> **Prompt**:
Repeat the line that contains "rear_left_caster_plate();", the line that contains "if empty is", and all lines between them, exactly and with no other lines.

> **Supplied material**:
--------------------------------------------------

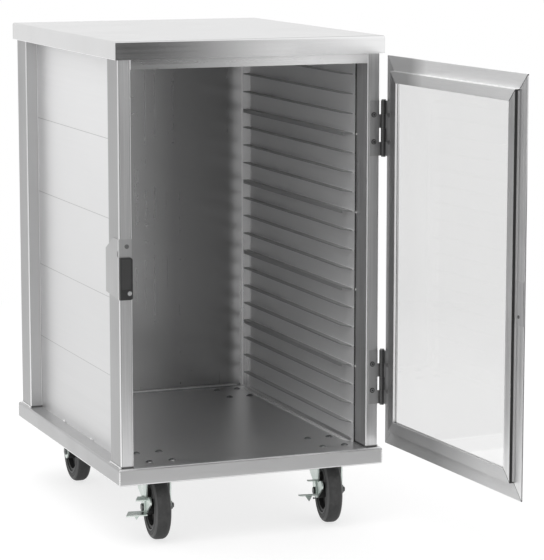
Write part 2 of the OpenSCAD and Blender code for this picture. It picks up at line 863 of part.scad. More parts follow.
module front_left_fork() { fork(0, true); }
module front_right_fork() { fork(1, true); }
module rear_left_fork() { fork(2, false); }
module rear_right_fork() { fork(3, false); }

// An axle bolt; pack is the thickness of a brake lever under its head, or 0
module axle(i, pack) {
    left = leg_out_x + (pack > 0 ? pack + 2 * side_gap : 0);
    color(dark_steel) on_swivel(i) translate([0, -caster_lead, axle_z]) rotate([0, 90, 0]) {
        translate([0, 0, -left]) cylinder(h = left + leg_out_x + axle_nut_h + axle_tail, r = axle_r);
        translate([0, 0, -left - head_h]) cylinder(h = head_h, r = head_r, $fn = 6);
        translate([0, 0, leg_out_x]) cylinder(h = axle_nut_h, r = axle_nut_r, $fn = 6);
    }
}

module front_left_axle() { axle(0, brake_t); }
module front_right_axle() { axle(1, brake_t); }
module rear_left_axle() { axle(2, 0); }
module rear_right_axle() { axle(3, 0); }

// Stands a wheel's section, drawn round Z, on the axle
module on_axle(i) {
    on_swivel(i) translate([0, -caster_lead, axle_z]) rotate([0, 90, 0]) children();
}

// The hub is turned: a boss, a thin web and a rim for the tyre
module hub(i) {
    boss_half = leg_gap_x - side_gap;
    bore_r = axle_r + run_clearance;
    color(hub_grey) on_axle(i) rotate_extrude($fn = 96) {
        translate([bore_r, -boss_half]) square([hub_boss_r - bore_r, 2 * boss_half]);
        translate([bore_r, -hub_web_t / 2]) square([hub_r - bore_r, hub_web_t]);
        translate([hub_r - hub_rim_t, -hub_rim_w / 2]) square([hub_rim_t, hub_rim_w]);
    }
}

module front_left_hub() { hub(0); }
module front_right_hub() { hub(1); }
module rear_left_hub() { hub(2); }
module rear_right_hub() { hub(3); }

// The tyre's tread has round shoulders, and its sides lie a little in at the hub
module tyre(i) {
    outer_r = wheel_d / 2;
    half = tyre_w / 2;
    shoulder = tyre_shoulder_r;
    color(tyre_grey) on_axle(i) rotate_extrude($fn = 96) {
        translate([hub_r, -half + tyre_side_in])
            square([outer_r - shoulder - hub_r, tyre_w - 2 * tyre_side_in]);
        translate([hub_r + tyre_bead_w, -half])
            square([outer_r - shoulder - hub_r - tyre_bead_w, tyre_w]);
        translate([hub_r, -half + shoulder]) square([outer_r - hub_r, tyre_w - 2 * shoulder]);
        for (y = [-half + shoulder, half - shoulder]) translate([outer_r - shoulder, y]) intersection() {
            circle(shoulder);
            translate([0, -shoulder]) square([shoulder, 2 * shoulder]);
        }
    }
}

module front_left_tyre() { tyre(0); }
module front_right_tyre() { tyre(1); }
module rear_left_tyre() { tyre(2); }
module rear_right_tyre() { tyre(3); }

// A plate that stands out from the lever and widens towards its front
module lever_plate(out, flare, len) {
    linear_extrude(brake_t) polygon([
        [0, brake_rear],
        [-out, brake_rear],
        [-out - flare, brake_rear - len],
        [0, brake_rear - len]
    ]);
}

// The lever turns on the axle bolt, outside the left leg: a strip with a release tab and a foot plate
module brake_lever(i, tilt) {
    in_x = -leg_out_x - side_gap;
    out_x = in_x - brake_t;
    rib_x = out_x - brake_rib_w - brake_rib_out;
    color(zinc) on_swivel(i) translate([0, -caster_lead, axle_z]) rotate([tilt, 0, 0]) {
        difference() {
            union() {
                translate([out_x, -brake_strip_d / 2, brake_foot_z - brake_t])
                    cube([brake_t, brake_strip_d, brake_tab_z - brake_foot_z + brake_t]);
                translate([out_x, 0, 0]) rotate([0, 90, 0]) cylinder(h = brake_t, r = brake_strip_d / 2);
            }
            translate([out_x - cut, 0, 0]) rotate([0, 90, 0])
                cylinder(h = brake_t + 2 * cut, r = axle_r + run_clearance);
        }
        translate([in_x, 0, brake_tab_z - brake_t]) lever_plate(brake_tab_w, brake_tab_flare, brake_tab_l);
        translate([in_x, 0, brake_foot_z - brake_t]) lever_plate(brake_foot_w, brake_foot_flare, brake_foot_l);
        translate([rib_x, -brake_strip_d / 2 + brake_t, brake_foot_z - brake_t])
            rotate([90, 0, 0]) linear_extrude(brake_t)
                polygon([[0, 0], [brake_rib_w, 0], [brake_rib_w / 2, -brake_rib_h]]);
    }
}

module left_brake_lever() { brake_lever(0, brake_tilt_left); }
module right_brake_lever() { brake_lever(1, brake_tilt_right); }

deck_pan();
cover_pan();
post_front_left();
post_front_right();
post_rear_left();
post_rear_right();
header_front();
header_rear();
header_left();
header_right();
back_sheet();
left_panel_1();
left_panel_2();
left_panel_3();
left_panel_4();
left_panel_5();
right_panel_1();
right_panel_2();
right_panel_3();
right_panel_4();
right_panel_5();
catch_bracket();
magnet_block();
frame_screws();
upper_hinge_frame_leaf();
lower_hinge_frame_leaf();
hinge_pins();
door_top_rail();
door_bottom_rail();
door_hinge_stile();
door_free_stile();
door_window();
upper_hinge_door_leaf();
lower_hinge_door_leaf();
strike_plate();
door_rivets();
caster_bolts();
swivel_balls();
front_left_caster_plate();
front_left_fork();
front_left_axle();
front_left_hub();
front_left_tyre();
front_right_caster_plate();
front_right_fork();
front_right_axle();
front_right_hub();
front_right_tyre();
rear_left_caster_plate();
rear_left_fork();
rear_left_axle();
rear_left_hub();
rear_left_tyre();
rear_right_caster_plate();
rear_right_fork();
rear_right_axle();
rear_right_hub();
rear_right_tyre();
left_brake_lever();
right_brake_lever();
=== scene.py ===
import json
import math
import random

import bmesh
import bpy
from mathutils import Matrix, Vector, noise


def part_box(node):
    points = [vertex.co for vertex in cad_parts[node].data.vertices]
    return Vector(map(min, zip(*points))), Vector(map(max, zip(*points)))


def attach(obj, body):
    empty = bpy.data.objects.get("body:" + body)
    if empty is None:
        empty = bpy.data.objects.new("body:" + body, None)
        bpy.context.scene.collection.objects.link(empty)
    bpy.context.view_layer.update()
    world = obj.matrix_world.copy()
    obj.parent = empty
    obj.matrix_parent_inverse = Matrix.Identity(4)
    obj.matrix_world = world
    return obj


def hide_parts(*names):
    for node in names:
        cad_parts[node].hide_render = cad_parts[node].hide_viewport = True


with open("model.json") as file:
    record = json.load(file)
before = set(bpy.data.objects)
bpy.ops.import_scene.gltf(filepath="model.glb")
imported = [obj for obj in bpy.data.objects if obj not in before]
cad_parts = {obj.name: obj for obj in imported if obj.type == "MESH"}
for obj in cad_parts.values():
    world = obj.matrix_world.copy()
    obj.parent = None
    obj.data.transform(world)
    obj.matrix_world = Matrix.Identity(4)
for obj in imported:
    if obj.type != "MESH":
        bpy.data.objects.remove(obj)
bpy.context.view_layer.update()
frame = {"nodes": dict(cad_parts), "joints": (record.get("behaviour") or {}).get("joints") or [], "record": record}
nodes = frame["nodes"]
scene = bpy.context.scene

MM = 0.001
CORNERS = ("front_left", "front_right", "rear_left", "rear_right")

# Ways on the cabinet: to its right, to its rear and up
ACROSS, DEEP, UP = (1.0, 0.0, 0.0), (0.0, 1.0, 0.0), (0.0, 0.0, 1.0)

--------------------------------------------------

> **Completed exercise**:
rear_left_caster_plate();
rear_left_fork();
rear_left_axle();
rear_left_hub();
rear_left_tyre();
rear_right_caster_plate();
rear_right_fork();
rear_right_axle();
rear_right_hub();
rear_right_tyre();
left_brake_lever();
right_brake_lever();
=== scene.py ===
import json
import math
import random

import bmesh
import bpy
from mathutils import Matrix, Vector, noise


def part_box(node):
    points = [vertex.co for vertex in cad_parts[node].data.vertices]
    return Vector(map(min, zip(*points))), Vector(map(max, zip(*points)))


def attach(obj, body):
    empty = bpy.data.objects.get("body:" + body)
    if empty is None:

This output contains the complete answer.